To maintain the team of hardware engineers, software developers, testers, system operations and security staff and sales teams (plus all the hardware, network connectivity and other infrastructure behind all of this) can mean a lot of money to remain competitive. That money could be hard to come by as their markets shrink, and sales opportunities dry up because their competition catches up and even passes them.

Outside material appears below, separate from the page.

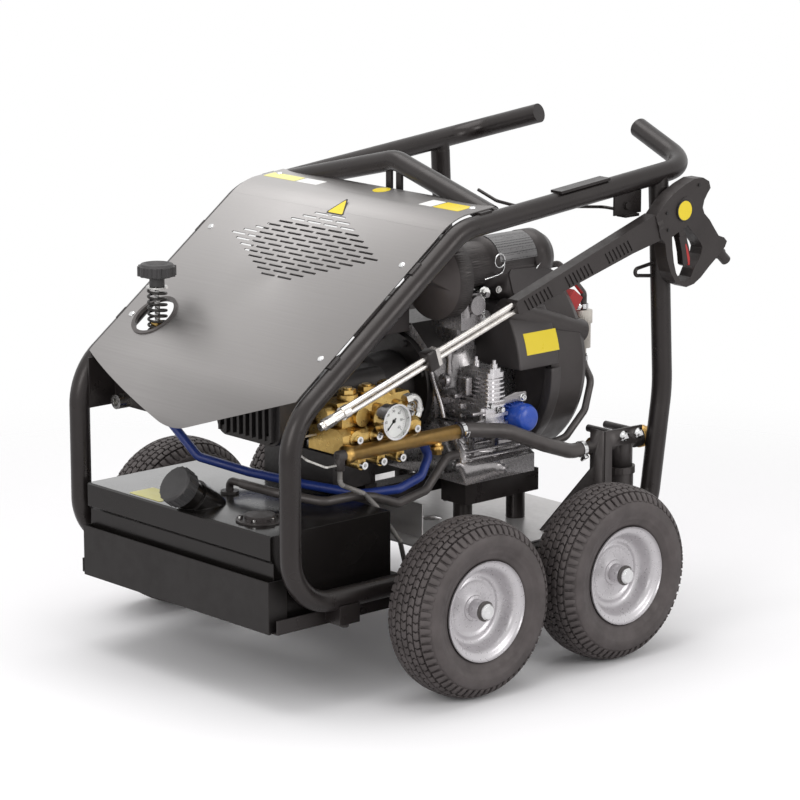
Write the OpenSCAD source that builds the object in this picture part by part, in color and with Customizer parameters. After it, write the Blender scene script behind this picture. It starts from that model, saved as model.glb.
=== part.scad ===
// Four-wheel petrol pressure washer. Front of the machine is -Y, +Z is up, wheels stand on z = 0.

/* [Frame] */
// Distance between the axes of the two side frames
frame_w = 600; // [590:5:660]
// Outer diameter of the frame tube
tube_d = 38; // [34:1:42]
// Y of the front tubes
front_y = -510; // [-516:1:-504]
// Height of the front knee above the floor tube
knee_rise = 321; // [310:1:330]
// Distance from the front tube back to the ridge
ridge_run = 398; // [385:1:410]
// Height of the ridge above the floor tube
ridge_rise = 619; // [605:1:640]
// Slope of the top tube, in degrees
top_slope = 5.6; // [4:0.2:7]
// Distance from the front tube back to the handle bend
handle_run = 981; // [968:1:990]
// How far a handle end stands from the middle plane
handle_x = 137; // [120:1:160]
// How far the handle end rises over its bend
handle_rise = 50; // [30:1:70]
// Rise of the lifting bar at its middle
bar_rise = 72; // [50:1:90]

/* [Wheels] */
// Outer diameter of a tyre
tyre_d = 326; // [310:1:340]
// Width of a tyre
tyre_w = 114; // [100:1:120]
// Distance between the middles of the left and right tyres
track = 822; // [816:1:860]
// Distance between the axles
wheelbase = 351; // [345:1:370]
// Y of the middle between the axles
wheel_mid_y = -17; // [-25:1:-10]
// Diameter of an axle
axle_d = 20; // [18:1:22]
// Outer diameter of the hub tube
hub_d = 46; // [40:1:50]

/* [Front panel] */
// Distance from the frame tube's axis in to the panel's edge
panel_edge = 7; // [5:0.5:12]
// Sheet thickness
sheet_t = 2; // [1.5:0.5:3]
// Gap between the frame tube and the panel
panel_gap = 3; // [2:0.5:5]
// Length of one cooling slot
slot_l = 39; // [30:1:42]
// Height of one cooling slot
slot_h = 4.5; // [3:0.5:6]
// Distance between two rows of slots
slot_pitch = 11.5; // [10:0.5:13]
// Diameter of the hole for the regulator
panel_hole_d = 84; // [74:1:88]
// Diameter of the panel's screws
screw_d = 6; // [5:1:8]

/* [Fuel tank] */
// Gap between the side of the tank and the frame tube
tank_gap = 19; // [14:1:26]
// Length of the tank
tank_l = 279; // [260:1:290]
// Height of the tank
tank_h = 170; // [150:1:180]
// Diameter of the filler cap
cap_d = 72; // [66:1:76]
// Tilt of the filler neck towards the front, in degrees
neck_tilt = 52; // [40:1:54]

/* [Pump] */
// Height of the pump's middle above the floor tube
pump_rise = 266; // [262:1:274]
// Distance between two cylinders of the pump
pump_pitch = 46; // [44:1:48]
// Diameter of the brass inlet rail
rail_d = 27; // [24:1:30]
// Diameter of the gauge
gauge_d = 66; // [56:1:68]

/* [Regulator] */
// Diameter of the knob
knob_d = 72; // [60:1:76]
// Outer diameter of the spring
spring_d = 38; // [34:1:42]
// Wire thickness of the spring
wire_d = 5; // [3:0.5:6]
// Turns of the spring
spring_turns = 8; // [6:1:9]

/* [Engine] */
// Height of the crankshaft above the floor tube
crank_rise = 292; // [286:1:296]
// Distance between two fins
fin_pitch = 8; // [7.5:0.1:8.4]
// Diameter of the blower housing
blower_d = 392; // [380:2:400]
// Fins on one cylinder
fin_n = 7; // [5:1:8]
// Diameter of the oil filter
filter_d = 54; // [48:1:60]

/* [Gun and lance] */
// Distance of the gun's middle plane from the frame tube's axis
gun_out = 40; // [38:1:46]
// Thickness of the gun body
gun_t = 30; // [26:1:34]
// Slope of the lance, in degrees
lance_slope = 17.9; // [15:0.2:20]
// Diameter of one lance tube
lance_d = 10; // [8:1:12]

/* [Hidden] */
$fn = 48;

fit = 0.05;          // running and seating clearance
play = 0.3;          // clearance between parts that move past each other
stem_travel = 12;    // how far the knob drives the stem down
lap = 1;             // how far a straight length runs into the bend after it
lap_d = 0.2;         // how much thicker a bend is drawn than the straights
black = "#3b3636";
dark = "#282424";
steel = "#c4c2be";
brass = "#c8a04a";
alu = "#8f8e90";

tube_r = tube_d / 2;
axle_z = tyre_d / 2;
floor_z = axle_z + axle_d / 2 + tube_r + 2;
side_x = frame_w / 2;
panel_w = frame_w - 2 * panel_edge;
tank_w = frame_w - tube_d - 2 * tank_gap;

// side frame path, in Y and Z
knee_z = floor_z + knee_rise;
ridge_y = front_y + ridge_run;
ridge_z = floor_z + ridge_rise;
slope_a = atan2(ridge_z - knee_z, ridge_y - front_y);
function top_z(y) = ridge_z + (y - ridge_y) * tan(top_slope);
handle_y = front_y + handle_run;
post_top_y = handle_y - 80;
post_knee_y = handle_y - 61;
post_knee_z = floor_z + 261;
post_foot_y = handle_y - 99;
toe_r = 90;
knee_r = 120;
ridge_r = 100;
heel_r = 80;
handle_r = 75;
handle_end = [handle_x, handle_y + 34, top_z(handle_y) + handle_rise];

front_axle_y = wheel_mid_y - wheelbase / 2;
rear_axle_y = wheel_mid_y + wheelbase / 2;
wheel_x = track / 2;

function unit(v) = v / norm(v);

// a round bar from a to b
module rod(a, b, d) {
  w = unit(b - a);
  side = abs(w.z) < 0.9 ? [0, 0, 1] : [0, 1, 0];
  u = unit(cross(side, w));
  v = cross(w, u);
  multmatrix([[u.x, v.x, w.x, a.x], [u.y, v.y, w.y, a.y], [u.z, v.z, w.z, a.z], [0, 0, 0, 1]])
    cylinder(d = d, h = norm(b - a));
}

// a tube bend that starts at a along u and leaves along v
module bend(a, u, v, r, d) {
  w = unit(cross(u, v));
  x = -cross(w, u);
  c = a - x * r;
  multmatrix([[x.x, u.x, w.x, c.x], [x.y, u.y, w.y, c.y], [x.z, u.z, w.z, c.z], [0, 0, 0, 1]])
    rotate_extrude(angle = acos(u * v)) translate([r, 0]) circle(d = d);
}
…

In this light, the suggestion that Blackberry can thrive as a niche smartphone manufacturer would appear to be optimistic, and possibly even naive. Over time, the niches simply won’t be big enough, or lucrative enough, to support the team and infrastructure needed just to keep up.

So Yes, I Can Get Worse

Unfortunately, the Blackberry story hasn’t hit rock bottom yet, and there is every chance that once they get to the bottom, they’ll start digging. I am waiting to hear that the federal and Ontario governments have decided to step in to try to save the company (a sure recipe for disaster in my mind). It would be a laudable goal, but one doomed to failure. The industry has moved on. Blackberry had its day. Now is the time to give support to Blackberry alumni as they go out and start new ventures. Small companies represent the backbone of the economy anyways. Propping up a failed larger company won’t make sense. But it buys political points, so expect there to be noise on that front.

The value in Blackberry now is to sell of what can be sold. It won’t be fun for the people still left at the company (been there, done that). A lot of good people are now looking for work, and I expect more to join them. It would be nice if this wasn’t the case, but it is what it is. Unfortunately, we probably have a year of further bumbling and stumbling before the sad tale comes to an end.